> _Task instructions_: Gather the lines that hold the string "width".

.....

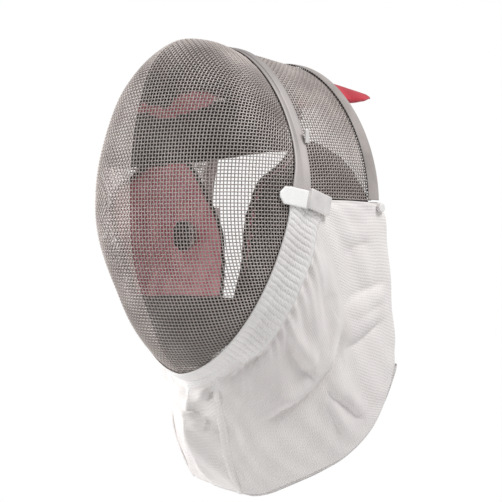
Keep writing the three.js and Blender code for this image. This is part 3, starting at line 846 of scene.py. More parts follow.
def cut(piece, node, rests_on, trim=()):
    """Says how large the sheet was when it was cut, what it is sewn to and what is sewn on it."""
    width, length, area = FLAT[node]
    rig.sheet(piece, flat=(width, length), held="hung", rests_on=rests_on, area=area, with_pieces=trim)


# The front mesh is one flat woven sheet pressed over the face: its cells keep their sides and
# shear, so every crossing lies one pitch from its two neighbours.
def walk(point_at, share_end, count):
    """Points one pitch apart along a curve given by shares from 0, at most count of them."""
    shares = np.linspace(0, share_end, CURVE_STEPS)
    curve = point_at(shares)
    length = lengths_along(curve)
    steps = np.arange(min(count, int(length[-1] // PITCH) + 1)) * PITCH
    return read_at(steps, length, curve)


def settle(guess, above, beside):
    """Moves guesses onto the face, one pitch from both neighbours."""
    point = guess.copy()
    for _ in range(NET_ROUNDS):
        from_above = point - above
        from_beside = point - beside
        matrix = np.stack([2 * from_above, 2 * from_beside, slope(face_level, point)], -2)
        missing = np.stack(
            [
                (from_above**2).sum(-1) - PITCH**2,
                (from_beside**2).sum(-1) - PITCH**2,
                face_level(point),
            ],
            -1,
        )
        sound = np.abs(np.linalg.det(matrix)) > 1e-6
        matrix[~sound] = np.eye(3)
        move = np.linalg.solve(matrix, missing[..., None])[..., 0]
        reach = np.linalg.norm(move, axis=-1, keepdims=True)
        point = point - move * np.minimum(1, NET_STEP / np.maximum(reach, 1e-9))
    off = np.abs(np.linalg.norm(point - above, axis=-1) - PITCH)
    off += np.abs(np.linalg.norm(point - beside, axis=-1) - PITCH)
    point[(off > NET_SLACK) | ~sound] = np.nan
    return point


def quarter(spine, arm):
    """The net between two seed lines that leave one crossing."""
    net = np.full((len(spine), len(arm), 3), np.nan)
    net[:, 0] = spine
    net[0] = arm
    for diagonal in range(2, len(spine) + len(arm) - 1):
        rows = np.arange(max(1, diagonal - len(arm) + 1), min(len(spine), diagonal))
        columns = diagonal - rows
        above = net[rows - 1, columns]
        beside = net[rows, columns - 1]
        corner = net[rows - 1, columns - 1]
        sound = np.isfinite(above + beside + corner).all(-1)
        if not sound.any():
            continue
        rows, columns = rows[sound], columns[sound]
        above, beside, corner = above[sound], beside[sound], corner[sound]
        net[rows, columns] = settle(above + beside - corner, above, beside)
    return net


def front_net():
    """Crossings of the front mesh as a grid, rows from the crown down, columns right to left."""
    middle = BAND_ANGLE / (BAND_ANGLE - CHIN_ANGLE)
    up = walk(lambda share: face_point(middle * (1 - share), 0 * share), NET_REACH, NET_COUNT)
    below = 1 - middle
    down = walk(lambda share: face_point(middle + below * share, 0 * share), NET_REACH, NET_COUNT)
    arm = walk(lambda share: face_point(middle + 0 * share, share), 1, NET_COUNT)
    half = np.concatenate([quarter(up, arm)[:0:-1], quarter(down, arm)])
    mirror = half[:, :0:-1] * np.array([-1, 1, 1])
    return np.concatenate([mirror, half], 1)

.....

> _Full answer_:
    width, length, area = FLAT[node]
    rig.sheet(piece, flat=(width, length), held="hung", rests_on=rests_on, area=area, with_pieces=trim)